The petitioner took a deduction in his income tax return for 1936 for a bad debt determined to be worthless and charged off in that year, and claimed deductible under the provisions of § 23(k) of the Revenue Act of 1936, 26 U.S.C.A. Int.Rev.Acts, page 828. The commissioner disallowed it and determined a deficiency. The tax court upheld this determination upon finding that “the petitioner must have known long prior to 1936 that his debt was worthless.” This petition to review the redetermination of the deficiency presents two principal questions, which are (1) whether the tax court found that the petitioner had in fact ascertained the debt to be worthless before 1936 and (2), if not, whether he is to be charged with the consequences of having done so if a reasonable man in like circumstances would have known that it was worthless before the year in which the deduction was claimed.

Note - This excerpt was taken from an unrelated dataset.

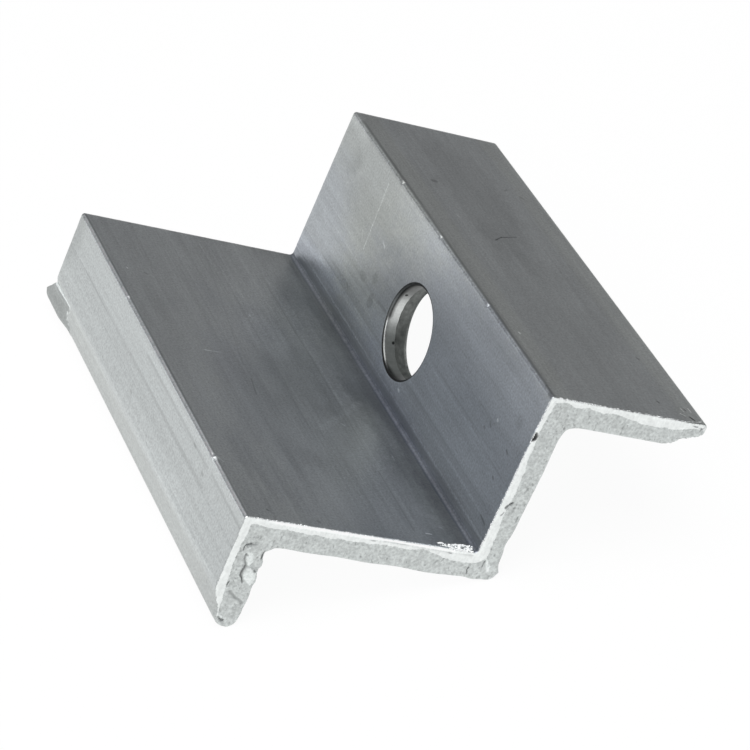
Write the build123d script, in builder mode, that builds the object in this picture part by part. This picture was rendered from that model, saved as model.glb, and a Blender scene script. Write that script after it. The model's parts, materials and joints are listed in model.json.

It appeared that the petitioner organized the Leofrancony Realty Corporation in 1923 to buy and sell real estate. He invested $500 in its capital stock and was the only person who had any “real interest” in it before 1929. In 1927 that corporation bought an apartment building at 2027 Bath-gate Ave., Bronx, N. Y., for about $128,000. The property was then encumbered by a first mortgage of $65,000 due May 2, 1932, which bore interest at 5% per cent payable semiannually. The corporation took the property subject to that mortgage, which it assumed, gave the seller a second mortgage on the premises for $41,000, and paid the remaining $19,554.17 of the purchase price in cash which it borrowed from the petitioner. In consideration for this loan, it gave the petitioner its note for $24,000 dated May 2, 1927, due in ten years with interest Ipayable monthly at six per cent and secured by a third mortgage on the property. The petitioner on January 18, 1928, waived all payments of interest on this note for a period of three years beginning on that date in return for the promise of the corporation to apply on the note any surplus income from the property after carrying charges and interest on the first and second mortgages had been paid. It also agreed to give the petitioner as additional security for the payment of the note a mortgage or mortgages on any real estate it might acquire before the expiration of the waiver on January 18, 1931.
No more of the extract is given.